La découverte de "Noh Gonbad", son nom perse, est pourtant le fruit d'un malentendu. A la fin des années 60, une archéologue américaine demande à voir "une mosquée détruite par Gengis Khan", l'empereur mongol qui ravagea la région au début du XIIIe siècle.
Les villageois la conduisent à ce petit sanctuaire à demi-enfoui à une vingtaine de kilomètres à l'ouest de Mazar-i-Sharif. Même ensablée jusqu'à mi-hauteur, la mosquée des Neuf Dômes laisse deviner l'incroyable ornementation de gypse taillé sur ses arches et colonnes.
A cause des guerres permanentes, les fouilles ne commencent réellement qu'en 2006. Entretemps, les autorités ont protégé l'ensemble d'un toit de tôles contre les vents et les intempéries, heureusement rares dans ces steppes désertiques.
"On a d'abord cru à un monument isolé, mais en avançant on a vu qu'elle était collée à d'autres structures, plus anciennes", raconte Julio Sarmiento-Bendezu. "A la fin du VIIIe siècle, le monde bouddhique était en perdition dans la région. Sans doute a-t-elle été construite sur les restes d'un monastère".

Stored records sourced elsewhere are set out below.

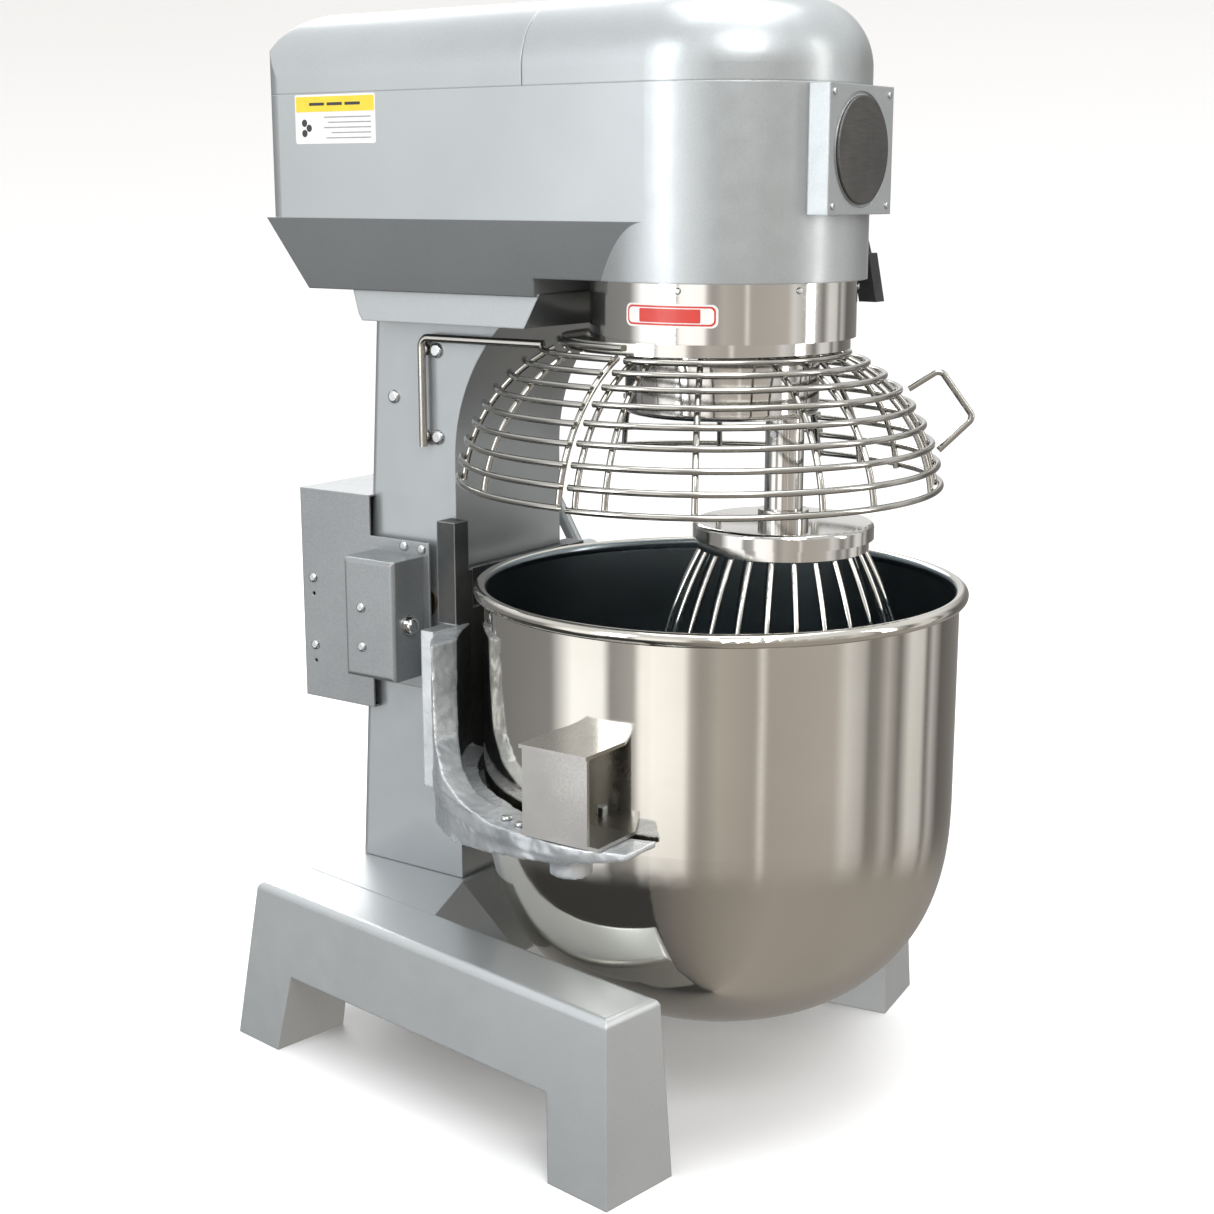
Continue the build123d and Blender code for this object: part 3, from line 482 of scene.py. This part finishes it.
# Tones round the horizon, for the steel to show: (bearing in degrees, brightness, warmth)
WALLS = [(-180, 1.9, 0.96), (-164, 1.7, 0.95), (-161, 0.80, 0.9), (-157, 0.55, 0.88), (-153, 0.60, 0.88),
         (-148, 0.75, 0.84), (-131, 0.64, 0.84), (-128, 1.2, 0.9), (-125, 0.66, 0.84), (-108, 0.70, 0.84),
         (-92, 0.74, 0.86), (-86, 1.1, 0.94), (-77, 0.80, 0.94), (-73, 0.35, 0.9), (-68, 0.40, 0.9),
         (-62, 0.80, 0.92), (-54, 0.28, 0.9), (-46, 1.15, 0.95), (-36, 1.00, 0.95), (-32, 0.24, 0.9),
         (-27, 0.80, 0.95), (-18, 0.20, 0.9), (15, 0.34, 0.9), (24, 1.10, 0.98), (44, 1.00, 0.98),
         (52, 0.24, 0.95), (126, 0.42, 0.98), (139, 1.9, 1.0), (156, 1.8, 1.0), (160, 0.50, 0.96),
         (172, 0.70, 0.95), (175, 1.8, 0.96)]
GROUND = [(-180, 0.20, 0.90), (-150, 0.44, 0.82), (-120, 0.58, 0.82), (-30, 0.52, 0.84), (30, 0.34, 0.90),
          (85, 0.16, 0.95), (110, 0.07, 0.98), (165, 0.07, 0.98)]


def ring(graph, turn, tones):
    """Tones round the horizon as a colour ramp over turn, which runs from 0 to 1."""
    node = graph.tree.nodes.new("ShaderNodeValToRGB")
    stops = node.color_ramp.elements
    for i, (degrees, value, warmth) in enumerate(tones):
        position = (degrees + 180) / 360
        stop = stops[i] if i < 2 else stops.new(position)
        stop.position = position
        stop.color = (value, value * (0.5 + 0.5 * warmth), value * warmth, 1)
    graph.link(turn, node.inputs["Fac"])
    return node.outputs["Color"]


def studio_world():
    """Soft room light: pale overhead, windows and walls round the horizon, dark below."""
    world = bpy.data.worlds.new("studio")
    world.use_nodes = True
    graph = Graph(world.node_tree)
    direction = graph.coords.outputs["Generated"]
    bearing = graph.math("ARCTAN2", graph.part_of(direction, "Y"), graph.part_of(direction, "X"))
    turn = graph.ramp(bearing, -math.pi, math.pi)
    height = graph.part_of(direction, "Z")
    overhead = graph.ramp(height, 0.14, 0.55, shape="SMOOTHSTEP")
    underfoot = graph.ramp(height, -0.30, -0.46, shape="SMOOTHSTEP")
    room = graph.mix(overhead, ring(graph, turn, WALLS), (1.25, 1.26, 1.26))
    background = world.node_tree.nodes["Background"]
    background.inputs["Strength"].default_value = 0.85
    graph.link(graph.mix(underfoot, room, ring(graph, turn, GROUND)), background.inputs["Color"])
    bpy.context.scene.world = world


FLOOR_R = 4.0
COVE_R = 2.0
turned_sheet("floor", [(0.01, 0.0), (1.0, 0.0), (FLOOR_R, 0.0)])
cove = []
for i in range(13):
    climb = math.radians(7.5 * i)
    cove.append((FLOOR_R + COVE_R * math.sin(climb), COVE_R - COVE_R * math.cos(climb)))
backdrop = turned_sheet("backdrop", cove + [(FLOOR_R + COVE_R, 9.0)])
backdrop.visible_shadow = False     # the room's light comes through it
studio_world()
area_light("key", (-1.9, -2.1, 2.6), (1.6, 1.6), 48)
area_light("left_window", (-2.8, 0.7, 1.3), (0.8, 2.2), 32, (0.96, 0.98, 1.0))
area_light("front_strip", (0.9, -2.6, 1.2), (0.4, 2.2), 16, (1.0, 0.98, 0.95))
area_light("top", (0.1, -0.2, 3.4), (2.4, 2.4), 52)
area_light("back", (1.6, 2.2, 2.2), (1.4, 1.4), 34)

camera_data = bpy.data.cameras.new("camera")
camera_data.sensor_width = 36.0
camera_data.lens = 56.49
camera = bpy.data.objects.new("camera", camera_data)
camera.location = (-1.3250, -0.9087, 0.7569)
DOWN, BEARING = 12.48, -55.0      # degrees
camera.rotation_euler = (math.radians(90 - DOWN), 0.0, math.radians(BEARING))
bpy.context.scene.collection.objects.link(camera)
bpy.context.scene.camera = camera
bpy.context.scene.view_settings.view_transform = "Standard"
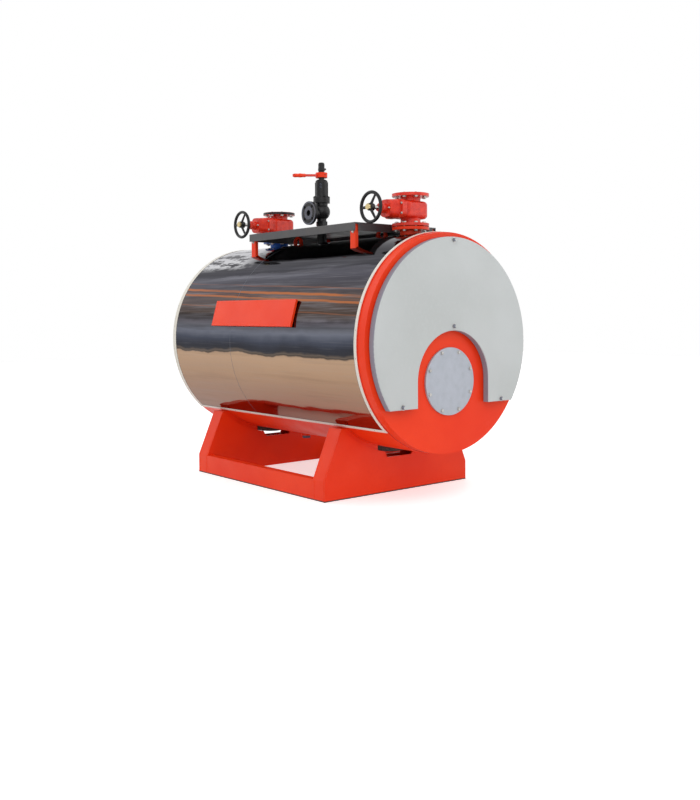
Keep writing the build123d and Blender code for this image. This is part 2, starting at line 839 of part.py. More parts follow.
def platform_leg(end_y, forwards):
    """Channel leg on the +X side, from the cladding up to the deck."""
    outer = platform_half_width - platform_rim_sheet - leg_side_inset
    low = axis_height
    high = platform_top_height - platform_sheet - platform_rim_sheet
    block = Box(leg_flange, leg_web, high - low, align=(Align.MAX, Align.MIN, Align.MIN))
    hollow = Box(leg_flange, leg_web - 2 * leg_sheet, high - low, align=(Align.MAX, Align.MIN, Align.MIN))
    channel = block - Pos(-leg_sheet, leg_sheet, 0) * hollow
    start = end_y if forwards else end_y - leg_web
    leg = Pos(outer, start, low) * channel
    barrel = Pos(0, start, axis_height) * Rot(90, 0, 0) * Cylinder(cladding_radius, 4 * leg_web)
    return leg - barrel


def lifting_lug(place):
    """Lifting lug plate on the water shell with its eye."""
    plate = make_face(
        Polyline(
            (-lug_width / 2, 0),
            (lug_width / 2, 0),
            (lug_width / 2, lug_eye_height - axis_height - lug_top_round),
            (lug_top_round, lug_eye_height - axis_height),
            (-lug_top_round, lug_eye_height - axis_height),
            (-lug_width / 2, lug_eye_height - axis_height - lug_top_round),
            close=True,
        )
    )
    eye = Pos(0, lug_eye_height - axis_height)
    plate += eye * Circle(lug_top_round)
    plate -= eye * Circle(lug_eye_diameter / 2)
    face = Plane(origin=(-lug_thickness / 2, 0, axis_height), x_dir=(0, 1, 0), z_dir=(1, 0, 0))
    lug = extrude(face * plate, amount=lug_thickness)
    return Pos(0, station(place), 0) * (lug - inside_shell(2 * lug_width))


def name_panel():
    """Plain panel on four studs on the left flank."""
    rise = panel_mid_height - axis_height
    offset = cladding_radius + panel_standoff
    tilt = math.degrees(math.asin(rise / offset))
    sheet = Box(panel_sheet, panel_length, panel_height, align=(Align.MIN, Align.MIN, Align.CENTER))
    panel = Pos(offset, 0, 0) * sheet
    for along in (panel_stud_inset, panel_length - panel_stud_inset):
        for up in (-panel_stud_half_rise, panel_stud_half_rise):
            stud = Rot(0, 90, 0) * cylinder_between(panel_stud_diameter / 2, axis_height / 2, offset)
            panel += Pos(0, along, up) * stud
    panel -= Rot(90, 0, 0) * Cylinder(cladding_radius, 4 * panel_length)
    return left_of(Pos(0, station(panel_front_station), axis_height) * Rot(0, -tilt, 0) * panel)


def saddle_nodes(name, place):
    """Plates and side strips of one saddle."""
    start = station(place)
    side = saddle_side(start)
    return {
        f"{name}_saddle_front_plate": saddle_web(start),
        f"{name}_saddle_rear_plate": saddle_web(start + saddle_width - saddle_plate),
        f"{name}_saddle_right_strip": side,
        f"{name}_saddle_left_strip": left_of(side),
    }


def valve_nodes(name, place):
    """Branch and valve pieces at one station."""
    return {
        f"{name}_branch": flanged_branch(place),
        f"{name}_valve_body": valve_body(place),
        f"{name}_valve_bonnet": valve_bonnet(place),
        f"{name}_valve_stem": valve_stem(place),
        f"{name}_handwheel": handwheel(place),
        f"{name}_wheel_nut": wheel_nut(place),
    }


def platform_nodes():
    """Deck, rim bars and legs of the service platform."""
    side = platform_side_rim()
    front = station(platform_front_station) + leg_end_inset
    rear = station(platform_front_station) + platform_length - leg_end_inset
    front_leg = platform_leg(front, True)
    rear_leg = platform_leg(rear, False)
    return {
        "platform_deck": platform_deck(),
        "platform_right_rim": side,
        "platform_left_rim": left_of(side),
        "platform_front_rim": platform_end_rim(True),
        "platform_rear_rim": platform_end_rim(False),
        "front_right_leg": front_leg,
        "front_left_leg": left_of(front_leg),
        "rear_right_leg": rear_leg,
        "rear_left_leg": left_of(rear_leg),
    }


def boiler_nodes():
    """All pieces by node name."""
    edging = lower_edging()
    sill_right = sill()
    nodes = {
        "pressure_shell": pressure_shell(),
        "front_tube_plate": tube_plate(front_edge),
        "rear_tube_plate": tube_plate(rear_edge - tube_plate_thickness),
        "casing": casing(),
        "cladding": cladding(),
        "front_edging": end_edging(True),
        "rear_edging": end_edging(False),
        "right_edging": edging,
        "left_edging": left_of(edging),
        "front_drum": end_drum(drum_radius, burner_mouth_radius, axis_height - burner_drop, True),
        "front_gasket": front_gasket(),
        "front_cover": front_cover(),
        "burner_plate": burner_plate(),
        "rear_drum": end_drum(rear_drum_radius, flue_bore / 2, axis_height + flue_rise, False),
        "rear_gasket": rear_gasket(),
        "rear_cover": rear_cover(),
        "flue_collar": flue_collar(),
        "drain_socket": drain_socket(),
        "drain_plug": drain_plug(),
        "right_sill": sill_right,
        "left_sill": left_of(sill_right),
        "relief_branch": relief_branch(),
        "relief_body": relief_body(),
        "spring_housing": spring_housing(),
        "relief_cap": relief_cap(),
        "relief_lever": relief_lever(),
        "front_lug": lifting_lug(front_lug_station),
        "rear_lug": lifting_lug(rear_lug_station),
        "name_panel": name_panel(),
    }
    nodes.update(saddle_nodes("front", front_saddle_station))
    nodes.update(saddle_nodes("rear", rear_saddle_station))
    nodes.update(valve_nodes("flow", flow_station))
    nodes.update(valve_nodes("return", return_station))
    nodes.update(platform_nodes())
    return nodes


os.makedirs("parts", exist_ok=True)
for node_name, solid in boiler_nodes().items():
    export_step(solid, f"parts/{node_name}.step")
    print(node_name, round(solid.volume))
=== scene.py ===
"""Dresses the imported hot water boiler: finishes, fasteners, seams, beads, floor, light and camera."""

import json
import logging
import math
from dataclasses import dataclass
from enum import Enum
from functools import cache
from typing import Iterable, Optional, Sequence

import bmesh
import bpy
from mathutils import Matrix, Vector


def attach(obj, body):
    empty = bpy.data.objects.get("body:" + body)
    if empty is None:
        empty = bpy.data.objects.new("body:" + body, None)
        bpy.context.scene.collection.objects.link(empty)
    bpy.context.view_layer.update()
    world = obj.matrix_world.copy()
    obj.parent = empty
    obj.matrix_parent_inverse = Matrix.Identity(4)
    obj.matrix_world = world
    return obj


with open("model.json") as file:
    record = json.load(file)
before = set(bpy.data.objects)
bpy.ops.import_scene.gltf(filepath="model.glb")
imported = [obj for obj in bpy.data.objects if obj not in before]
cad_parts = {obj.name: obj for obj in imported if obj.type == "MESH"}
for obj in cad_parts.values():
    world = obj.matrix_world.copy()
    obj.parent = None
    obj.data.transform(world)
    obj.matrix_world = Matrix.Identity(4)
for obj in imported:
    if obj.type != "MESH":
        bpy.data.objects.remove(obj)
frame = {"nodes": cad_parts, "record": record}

log = logging.getLogger("boiler")
Colour = tuple[float, float, float]
Point = tuple[float, float, float]
Socket = bpy.types.NodeSocket
Ring = list[bmesh.types.BMVert]

# Height of the barrel's axis and radius of its wrap
AXIS_HEIGHT = 0.820
WRAP_RADIUS = 0.580

# Turn of the first head in a row of fasteners, and how much further each next one is turned
HEAD_START = 0.2
HEAD_STEP = 0.7


class Slot(Enum):
    """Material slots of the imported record."""

    RED_PAINT = "red_paint"
    CASTING_RED = "casting_red"
    POLISHED_STEEL = "polished_steel"
    EDGING_WHITE = "edging_white"
    COVER_GRAY = "cover_gray"
    PLATE_GRAY = "plate_gray"
    ROPE_BLACK = "rope_black"
    DECK_DARK = "deck_dark"
    BLACK_CASTING = "black_casting"
    BLUE_PAINT = "blue_paint"
    BRASS = "brass"
    BARE_STEEL = "bare_steel"
    MILL_STEEL = "mill_steel"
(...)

Les archéologues ont dégagé la base des piliers à 1,50 mètre de profondeur, mais des sondages témoignent de vestiges plus profonds encore.
Tremblement de terre
"Ce dessin de fleur est pré-islamique, directement issu de la culture locale, à la fois typique ici et inhabituel à Samarra", affirme Arash Boostani, un architecte et ingénieur iranien, mandaté comme le Pr Tonietti par la Fondation Aga Khan pour la Culture (AKTC), qui finance les travaux.
"Cette mosquée est comme une fenêtre sur l'ancien monde", résume-t-il. "Avec les bases d'une nouvelle culture qui s'annonce".
Le bâtiment est très vulnérable du fait de sa structure en briques et pisé, sensible à l'érosion. "Si elle avait été dégagée plus tôt, il ne resterait rien", estime-t-il.
En partie éboulée, Noh Gonbad a tôt perdu ses dômes, dont les débris restent conservés sur le site. "Les neuf coupoles ont dû céder lors du tremblement de terre de 819, à peine 30 ans après sa construction", avance M. Boostani.
Un nouveau séisme, cent ans après, a eu raison des murs d'enceinte et de la plupart des quinze arches qui soutenaient les voûtes.
Les experts ont tendu des filets en fibre de verre pour soutenir les deux arches principales, profondément fissurées, et injecté du ciment - sans altérer les décorations en gypse.
"Les fouilles continuent. Le lieu a toujours été occupé", reprend Julio Sarmiento-Bendezu, qui fait état de "foyers" découverts sur ce site "à forte valeur symbolique", d'abord "monastère puis mosquée, abandonné puis squatté".
"Comme toutes les fouilles, celles de la mosquée des Neuf Dômes posent plus de questions qu'elles n'en résolvent", se réjouit l'archéologue.
Aujourd'hui encore, le site de Noh Gonbad reste un lieu de pèlerinage: le vendredi, les femmes viennent s'y recueillir et nouer en pleurant un ruban votif sur le tombeau de "Hadji Pyada", le pèlerin à pied. Un saint obscur qui y fut enterré au XVe siècle.